Book review by Christine Heming

As an activist, Buddhist scholar, general systems thinker and deep ecologist, Joanna Macy’s work is far-reaching.  Many know her for creating “The Work That Reconnects” and “The Great Turning,” and with her husband Fran, a real-world vision of nuclear guardianship.  A Wild Love for the World is a collective tribute, indeed a celebration of the life and work of Joanna Macy. It may surprise the reader to know the full range and depth of her contributions to humanity.
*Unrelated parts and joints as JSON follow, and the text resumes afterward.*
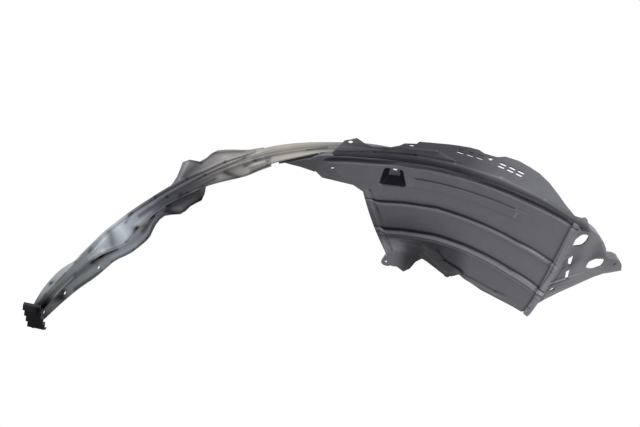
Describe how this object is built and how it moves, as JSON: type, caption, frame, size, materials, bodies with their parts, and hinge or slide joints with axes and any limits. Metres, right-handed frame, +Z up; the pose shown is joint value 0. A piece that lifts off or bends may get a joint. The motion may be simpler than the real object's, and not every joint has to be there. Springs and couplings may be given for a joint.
{
  "type": "wheel arch liner",
  "caption": "Front wheel arch liner in two thin mouldings: a wide panel with stiffening beads, flange, clip pocket and front bracket, and a narrow rear strip with a pleated foot.",
  "frame": {"origin": "centre of the crown clip hole, on the inboard face of the front panel's flange", "axes": "+X to the front of the car, +Y inboard, +Z up, as the liner is fitted"},
  "size_m": [0.8815, 0.2633, 0.3113],
  "materials": {
    "rear_plastic": "satin moulded plastic, light grey",
    "front_plastic": "satin moulded plastic, dark grey"
  },
  "bodies": {
    "root": {"rear_liner": "rear_plastic", "front_liner": "front_plastic"}
  },
  "joints": []
}
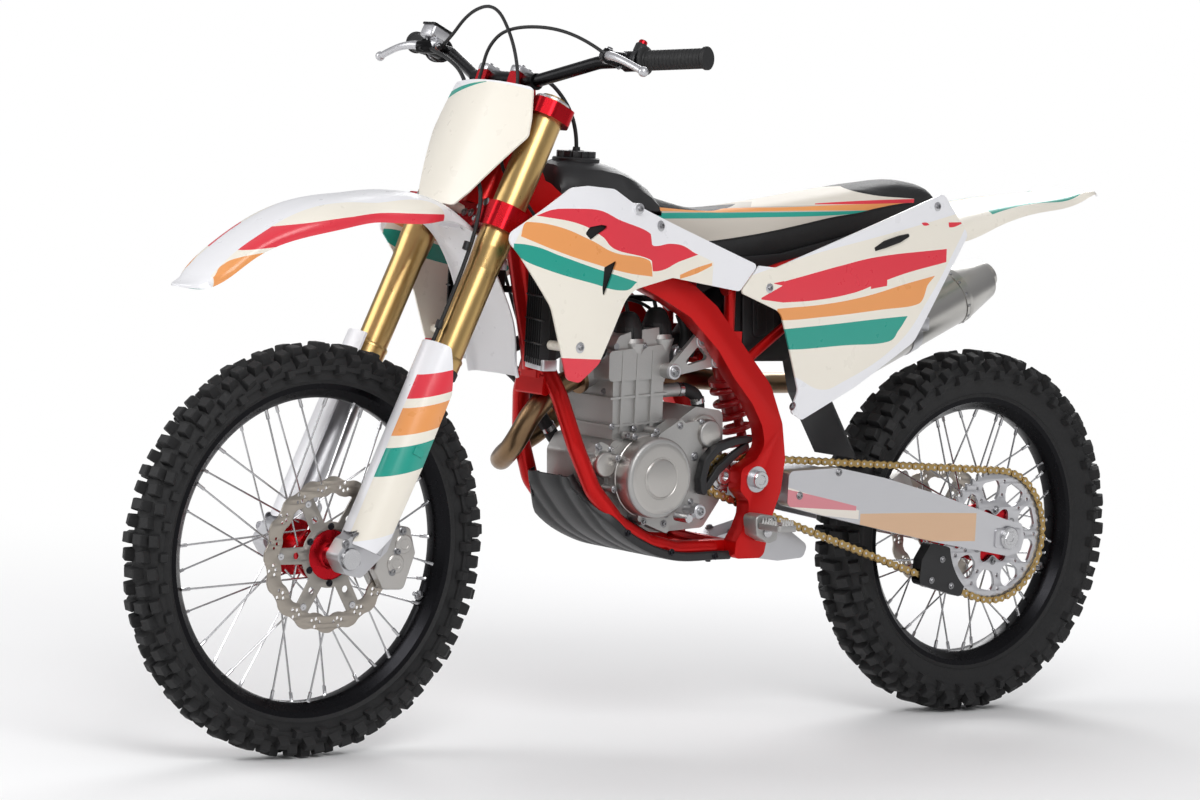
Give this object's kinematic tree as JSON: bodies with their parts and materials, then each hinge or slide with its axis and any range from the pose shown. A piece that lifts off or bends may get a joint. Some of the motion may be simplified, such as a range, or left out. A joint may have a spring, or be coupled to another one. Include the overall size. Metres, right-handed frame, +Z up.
{
  "type": "motocross motorcycle",
  "caption": "Off-road motorcycle with long-travel gold fork, red frame, open single-cylinder engine, knobbly tyres on spoked wheels, and cream plastics with red, orange and teal stripes.",
  "frame": {"origin": "on top of the seat, in the middle plane, where the rider sits", "axes": "+X forward, +Y to the rider's left, +Z up"},
  "size_m": [2.176, 0.8284, 1.2656],
  "materials": {
    "plastic_cream": "semi-gloss moulded plastic, cream with coloured stripes",
    "plastic_white": "semi-gloss moulded plastic",
    "plastic_black": "fine grained moulded plastic",
    "tyre_rubber": "matt rubber",
    "rubber_black": "matt rubber",
    "rim_black": "black anodised rim with bright steel spokes",
    "anodised_red": "red anodised",
    "anodised_gold": "gold anodised, satin",
    "frame_red": "gloss red paint",
    "disc_steel": "ground steel",
    "steel": "satin steel",
    "alloy": "satin alloy",
    "cast_alloy": "cast alloy, slightly rough",
    "pipe": "heat-tinted steel",
    "chain_gold": "gold-tinted steel",
    "bar_black": "black anodised",
    "vinyl": "textured vinyl seat cover",
    "spring_red": "powder-coated steel"
  },
  "bodies": {
    "frame": {"chain": "chain_gold", "control_cables": "rubber_black", "steering_head": "frame_red", "frame_spars": "frame_red", "cradle": "frame_red", "subframe": "frame_red", "crankcase": "cast_alloy", "cylinder": "cast_alloy", "throttle_body": "rubber_black", "exhaust_header": "pipe", "silencer": "alloy", "skid_plate": "plastic_black", "swingarm": "alloy", "rear_axle": "steel", "chain_guide": "plastic_black", "shock_absorber": "spring_red", "linkage": "alloy", "foot_controls": "alloy", "airbox": "plastic_black", "radiators": "plastic_black", "fuel_tank": "plastic_black", "seat": "vinyl", "shroud_left": "plastic_cream", "shroud_right": "plastic_cream", "side_panel_left": "plastic_cream", "side_panel_right": "plastic_cream", "rear_fender": "plastic_cream", "rear_caliper": "alloy"},
    "steering": {"front_axle": "steel", "fork_outers": "anodised_gold", "fork_legs": "alloy", "fork_guards": "plastic_white", "fork_clamps": "anodised_red", "handlebar": "bar_black", "grips": "rubber_black", "lever_sets": "alloy", "front_caliper": "alloy", "front_fender": "plastic_cream", "number_plate": "plastic_cream", "brake_hose": "rubber_black"},
    "front_wheel": {"front_tyre": "tyre_rubber", "front_rim": "rim_black", "front_hub": "anodised_red", "front_disc": "disc_steel"},
    "rear_wheel": {"rear_tyre": "tyre_rubber", "rear_rim": "rim_black", "rear_hub": "anodised_red", "rear_disc": "disc_steel", "rear_sprocket": "steel"}
  },
  "joints": [
    {"name": "steering", "type": "hinge", "parent": "frame", "child": "steering", "pos_m": [0.91995, 0, -0.61381], "axis": [-0.4147, 0, 0.91], "range_deg": [-40, 40], "deforming": ["control_cables"]},
    {"name": "front_wheel_spin", "type": "hinge", "parent": "steering", "child": "front_wheel", "pos_m": [0.97, 0, -0.591], "axis": [0, 1, 0], "continuous": true},
    {"name": "rear_wheel_spin", "type": "hinge", "parent": "frame", "child": "rear_wheel", "pos_m": [-0.52, 0, -0.598], "axis": [0, 1, 0], "continuous": true}
  ]
}
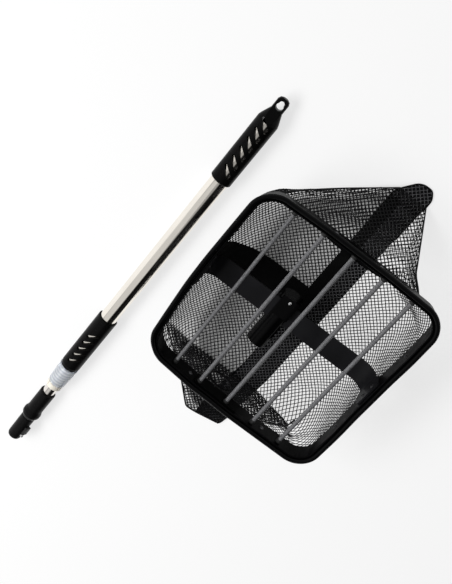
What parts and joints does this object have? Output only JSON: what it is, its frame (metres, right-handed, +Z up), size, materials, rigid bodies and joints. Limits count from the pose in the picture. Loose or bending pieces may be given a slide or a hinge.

It will also lift your spirits.  As David Abram writes in the Forward:

Such a magical creature is Joanna Macy. . . . how is it possible that a single human life can have touched and transformed so many others, in so many different places.  Yet this is hardly a mystery.   By offering herself so unconditionally to each locale and situation wherein she finds herself, Joanna’s life radiates out to touch and enliven every cell within our larger, spherical Body.  By giving herself with such abandon to the very presence of the present moment, Joanna’s tears and her joy – like those of any genuine bodhisattva – reverberate backward and forward through time to nourish all moments within the broad life of the breathing Earth.

Stephanie Kaza has skillfully edited a wide range of voices (40 in fact) from every continent and over a dozen countries, and shared their stories of the wide-ranging impact Joanna Macy has had on their lives and their work.  Arranged into five themes meant to more fully convey her broad legacy, this book leads us through the work for our time.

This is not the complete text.